Spinoffs fill the bill nicely, because they address two of the three issues above:

  1. Corporate earnings have been shown to grow faster post-spinoff.  This is believed to result from better management incentives:  if you increase profits as a division head within a company, you get a pat on the back, but if you do it as CEO of an independent firm, you get millions of dollars in incentive pay.
  2. Investors have been shown to pay higher earnings multiples for more easily understandable businesses.  Spinoffs increase understandability.  For example, Time Warner is a complicated conglomerate, but Time Warner Cable is simply a cable company.

Activist investors are increasingly aware of the spinoff effect, and have been pushing for breakups at well-known companies.  For example, Nelson Peltz appears to have been instrumental in spinoffs Cadbury Schweppes in 2008 and Wendy’s in 2006;  Carl Icahn pushed for the spinoffs at Time Warner and Motorola in 2008.

There are two barriers that prevent a real flood of spinoffs.  

  • Some conglomerates tend to receive higher debt ratings than would their component businesses. As a result, and again because of the credit crunch, some spinoffs may be prevented by the inability to issue bonds as an independent company.  For example, there was some question whether the Dr. Pepper Snapple spinoff from Cadbury several weeks ago would be delayed by debt issuance problems.
  • The compliance costs of the Sarbanes-Oxley Act of 2002 make it prohibitively expensive for companies under about $100m market capitalization to go public.  This would not affect larger companies like Time Warner Cable.

Both these barriers may be removed, as corporate debt issuance settles down and the SEC provides an exemption (proposed) for smaller firms from the most onerous parts of Sarbox compliance.

    How to destroy Google

    Wednesday, May 21st, 2008

    I like Google.  They are brilliant, non-evil, I use their various services daily, my best friend from college works there, etc.  No complaints.  The following is merely an academic exercise in business strategy.  

    If you were a loser in pay-per-click search advertising (e.g. Microsoft), how would you fight back?  Taking Google’s customers is too hard, because there’s no real reason to switch.  Instead, why not just destroy the entire PPC ad market by open-sourcing the web search industry?

    Imagine that MSFT and other also-rans funded a truly independent, nonprofit, open-source-based search site, which ran no ads. Computer makers could easily be convinced to use it as their default search engine, because it would reduce their dependence upon Google, without increasing their dependence on Microsoft.

    This strategy would steal page views from Google.  It is not necessary to kill Google to end its dominance:  a 30-point loss in market share could drive Google into the red, throwing its virtuous cycle (earnings, stock options, recruiting) into reverse:  share collapse, layoffs, reduced retention, etc.

    There are no anti-trust concerns — this would be a truly independent entity, jointly funded by a consortium, rather like Mozilla.

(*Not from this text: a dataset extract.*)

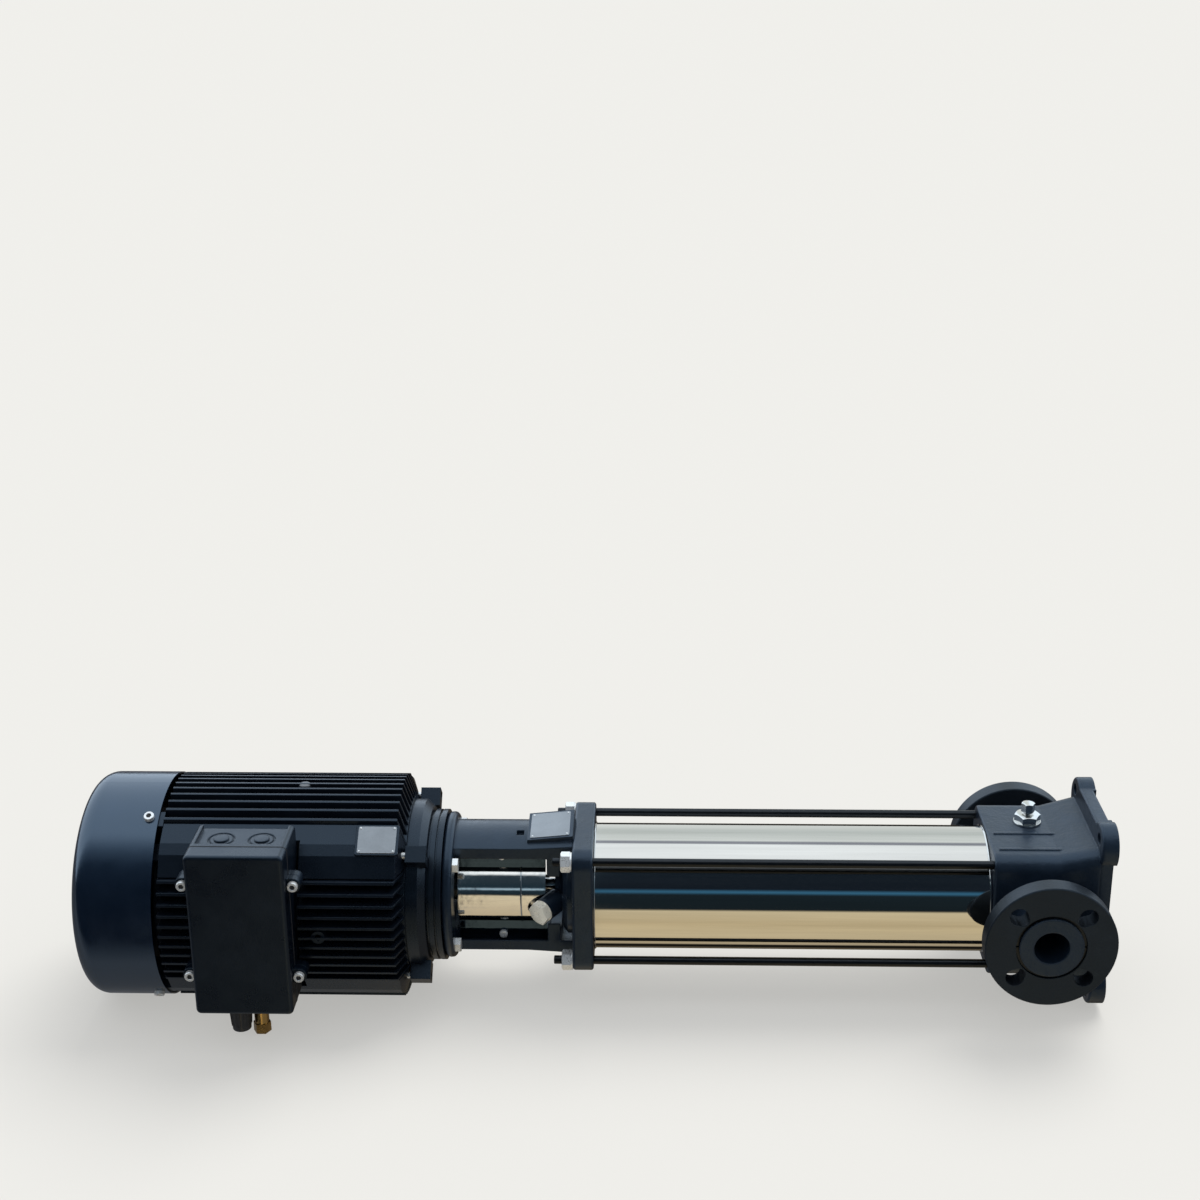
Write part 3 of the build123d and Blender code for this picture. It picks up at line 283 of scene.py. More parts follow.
finishes = {
    cast_paint: ["base_casting"],
    stool_paint: ["motor_stool", "pump_head_cover"],
    flange_paint: ["front_flange", "rear_flange"],
    motor_paint: ["motor_frame", "drive_end_shield", "non_drive_end_shield"],
    cover_paint: ["fan_cover"],
    box_paint: ["terminal_box_base", "terminal_box_lid"],
    rod_steel: ["staybolts", "flange_retaining_rings"],
    mirror_steel: ["outer_sleeve"],
    guard_steel: ["coupling_guard_front", "coupling_guard_rear"],
    zinc_steel: [
        "staybolt_nuts", "staybolt_washers", "motor_bolts",
        "housing_screws", "guard_screws", "coupling_screws",
    ],
    chrome: ["drain_plug", "bypass_spindle"],
    plug_steel: ["priming_plug"],
    brass: ["brass_plug"],
    shaft_steel: ["pump_shaft", "motor_shaft", "coupling_half_left", "coupling_half_right"],
    stage_steel: ["inlet_guide", "discharge_guide"]
    + [f"stage_chamber_{n}" for n in range(1, 10)] + [f"impeller_{n}" for n in range(1, 10)],
    bearing_steel: ["bearing_outer_rings", "bearing_inner_rings"],
    rubber: ["sleeve_seals"],
    gland_plastic: ["cable_gland"],
    seal_carbon: ["shaft_seal_seat", "shaft_seal_ring"],
    fan_plastic: ["cooling_fan"],
    copper_wire: ["stator_windings"],
    core_sheets: ["stator_core", "rotor_core"],
}
for material, nodes in finishes.items():
    for node in nodes:
        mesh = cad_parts[node].data
        mesh.materials.clear()
        mesh.materials.append(material)


# Levels and reaches of the solids, as the part's source gives them
head_top = 0.625
body_top = 0.137
head_low = 0.6005
box_middle = (0.023, 0.996)
box_half = (0.101, 0.056)
ear_face = 0.159
ear_reach = (0.058, 0.0625)
cover_screw_degrees = (-28, 43, 152, 223)
cover_screw_level = 1.116
cover_screw_face = 0.1364
staybolt_side = 0.065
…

    The technical hurdles are low.  Search engines long ago reached the “good enough” stage.  The insights of Page and Brin in the mid-1990s were so great that little has changed in the past several years.  There already exist reasonably good open-source modules for web search.  

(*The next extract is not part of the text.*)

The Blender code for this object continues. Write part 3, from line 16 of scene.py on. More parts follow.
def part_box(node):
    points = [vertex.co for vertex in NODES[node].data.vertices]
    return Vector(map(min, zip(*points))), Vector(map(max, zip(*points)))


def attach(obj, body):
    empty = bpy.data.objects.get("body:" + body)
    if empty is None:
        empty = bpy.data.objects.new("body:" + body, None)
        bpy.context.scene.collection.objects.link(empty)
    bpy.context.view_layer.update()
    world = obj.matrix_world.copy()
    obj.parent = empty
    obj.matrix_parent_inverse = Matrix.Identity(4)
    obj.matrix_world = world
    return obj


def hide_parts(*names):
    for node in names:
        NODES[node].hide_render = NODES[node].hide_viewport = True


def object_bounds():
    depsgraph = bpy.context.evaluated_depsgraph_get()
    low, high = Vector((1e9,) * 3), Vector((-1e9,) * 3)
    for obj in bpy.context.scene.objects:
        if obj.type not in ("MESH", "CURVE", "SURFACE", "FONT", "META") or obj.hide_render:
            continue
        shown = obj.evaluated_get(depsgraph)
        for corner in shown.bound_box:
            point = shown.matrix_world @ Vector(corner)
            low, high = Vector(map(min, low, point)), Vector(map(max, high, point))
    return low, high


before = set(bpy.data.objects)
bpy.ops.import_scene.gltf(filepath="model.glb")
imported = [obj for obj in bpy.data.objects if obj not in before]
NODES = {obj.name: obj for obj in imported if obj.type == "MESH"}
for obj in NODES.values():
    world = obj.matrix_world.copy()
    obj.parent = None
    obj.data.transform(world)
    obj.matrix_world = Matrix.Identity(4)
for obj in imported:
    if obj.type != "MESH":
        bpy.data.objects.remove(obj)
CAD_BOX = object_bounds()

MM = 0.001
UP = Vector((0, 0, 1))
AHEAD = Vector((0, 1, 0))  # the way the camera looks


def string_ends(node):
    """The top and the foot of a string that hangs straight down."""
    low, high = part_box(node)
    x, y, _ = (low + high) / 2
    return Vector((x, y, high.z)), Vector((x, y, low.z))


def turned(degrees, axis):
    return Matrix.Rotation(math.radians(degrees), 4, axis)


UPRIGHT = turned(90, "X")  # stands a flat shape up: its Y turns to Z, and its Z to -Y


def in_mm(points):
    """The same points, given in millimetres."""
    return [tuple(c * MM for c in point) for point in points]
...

    The main hurdle is the capital expense of a big server farm.  Assuming a consortium pays for this, all that’s needed is to plug some GPL modules together, scale them up, and set this as the default search engine on all new HP and Dell computers.

    Such a service would not work as well as Google.  But it would be good enough, and would be the default on every new computer.  By thus sucking revenue out of pay-per-click, MSFT could sustain the Empire for a few more years.

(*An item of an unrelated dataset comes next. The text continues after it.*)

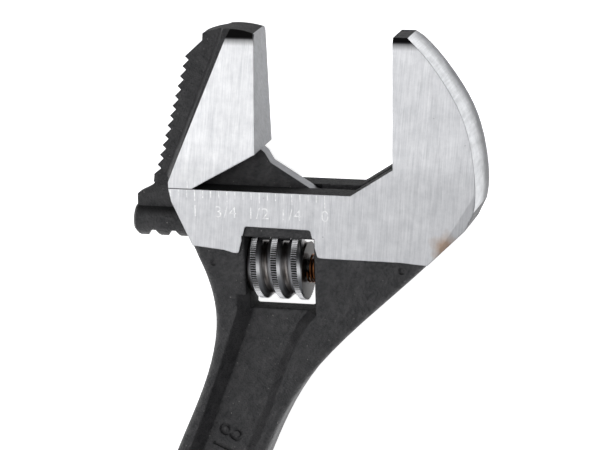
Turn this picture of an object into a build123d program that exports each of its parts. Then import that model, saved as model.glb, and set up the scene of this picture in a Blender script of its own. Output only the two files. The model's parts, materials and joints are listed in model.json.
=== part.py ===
from build123d import *
import math
import os

os.makedirs("parts", exist_ok=True)

# An adjustable wrench of the 8 inch size, with a smooth jaw and a toothed pipe jaw on one reversible slide.
# It lies on its back. The jaws slide along X and point along +Y, and +Z is the thickness.
# The datum is the corner where the fixed jaw's face meets the top of the slide, at mid thickness.
datum_x = 34.838
datum_y = 64.103
head_half = 6.2
HEAD = Plane(origin=(datum_x, datum_y, head_half))
SECTION = Plane(origin=(datum_x, datum_y, head_half), x_dir=(0, 1, 0), z_dir=(1, 0, 0))

# head
opening = 26.6
jaw_height = 29.9
tip_half = 4.2
taper_start = 5.0
taper_round = 60.0
tip_round = 3.2
blank_half = 5.8
neck_half = 5.0
slide_left = -43.8
edge_run = 0.97
throat_left = -8.2
throat_height = 5.3
blend_run = 6.0
blend_drop = 0.3

# slide, rail and rack
web_half = 1.5
slot_half = 1.6
rail_y = -7.7
rail_radius = 3.2
rail_bore_radius = 3.28
rail_left = -52.1
rail_right = -20.0
rail_bore_end = 6.8
jaw_gap = 0.1

# worm, its thread and its window
thread_pitch = 4.0
worm_y = -16.2
worm_radius = 6.15
worm_root_radius = 5.0
worm_left = -29.1
worm_length = 10.8
crest_width = 1.05
flank_run = 1.0
crest_at_top = -28.55
window_left = -29.3
window_right = -15.7
window_top = -9.0
window_bottom = -24.0
rim_bevel = 0.35
pin_radius = 1.8
worm_bore_radius = 1.86
pin_head_radius = 2.5
pin_left = -36.7
pin_shoulder = -31.5
pin_right = -11.6
pin_fit = 0.02
spring_radius = 2.55
spring_wire = 0.25
spring_pitch = 0.65
spring_turns = 3

# movable jaw
face_x = -opening
flange_half = 2.0
bevel_top = (-31.6, 30.3)
bevel_foot = (-43.6, 1.9)
bevel_width = 1.65
bevel_run = 1.8
first_tip = (-40.8, 24.8)
tooth_count = 12
tooth_run = 0.573
tooth_drop = 1.936
tooth_depth = 0.68
rack_root = -9.3
gap_root = 0.5
rack_skew = thread_pitch / (2 * math.pi * 5.7)

# handle
mark_depth = 0.35
handle_lean = 22.5
grip_start = (-36.2, -54.0)
grip_length = 112.6
grip_half_start = 8.2
grip_half_waist = 7.9
end_radius = 9.8
hang_hole_radius = 4.5
panel_half = 2.0
panel_half_width = 3.7
panel_slope = 3.3
panel_length = 88.0
rim_round = 1.4
GRIP = Plane(
    origin=(datum_x + grip_start[0], datum_y + grip_start[1], head_half),
    x_dir=(-math.sin(math.radians(handle_lean)), -math.cos(math.radians(handle_lean)), 0),
    z_dir=(0, 0, 1),
)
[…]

    Why would I write this, if I love Google?  First, because it’s the truth, and second, because there is no risk that paralyzed, rudderless Microsoft would actually do it.

     

     

    Ending the credit crisis

    Tuesday, May 13th, 2008

    Solutions suggest themselves when you state a problem precisely.

    The phrase “credit crisis” is unusably general.  The precise problem is that no one trusts their own estimates of default risk, so they’re afraid to lend.  It’s that simple.

    Here are some key tools used to estimate default rate, and why they are no longer trusted.

    1. Credit rating.  In 2007, it emerged that thousands of AAA ratings granted by the three rating agencies (Moody’s, Standard & Poor’s, and Fitch) were completely wrong.  
    2. Extrapolation.  The economic environment has changed so abruptly, and so many unregulated financial instruments have been introduced in such a short time, that extrapolation of past default rates is increasingly recognized as a fallacy.  As an easy example, exotic mortgages mostly didn’t exist 10 years ago, so there is no historical basis to estimate default rates.
    3. Financial statement transparency.  Previously, you could estimate the default risk of a company by looking at its books.  Today, increasing use of complex derivatives and off-balance-sheet liabilities make this more difficult.  For example, since many derivatives are illiquid, their market value cannot be estimated from current prices;  derivatives face their own counterparty risk (aka clearing risk) that is hard to estimate;  etc.  Worst, everyone knows the big financial institutions are holding out on us — whatever their books say, everyone knows they still have yet to write off all the junk.  As long as everyone believes that, they will be afraid to lend.

    Note we have not mentioned monetary policy at all.  That’s because it doesn’t help.  As written here in January, short-term rates could go to zero, and lenders would still be afraid to lend, because they cannot estimate default risk from credit rating, nor balance sheets, nor extrapolation from the past.

    The solution — the only solution — is to restore confidence through transparency.  At minimum, this would require:

    • Major central banks to agree on disclosure standards, and force all banks to air the dirty laundry.  
    • A very noisy, very public government oversight campaign to restore confidence in bond rating agencies.
    • FASB standards to require public disclosure of the maximum exposure of a company’s derivative instruments, rather than just the market value of those instruments.

    These and other steps would begin to restore a rational basis for estimating default risk, which in turn would permit rational pricing of bonds, which in turn would restore the bond market, which would cause bond yields to fall, which would restore the stock market.

    The financial press and powers that be are weirdly silent on all these issues, exactly those required to mitigate the damage.  How strange that some civilian in southern California would even find it necessary to write a post like this one.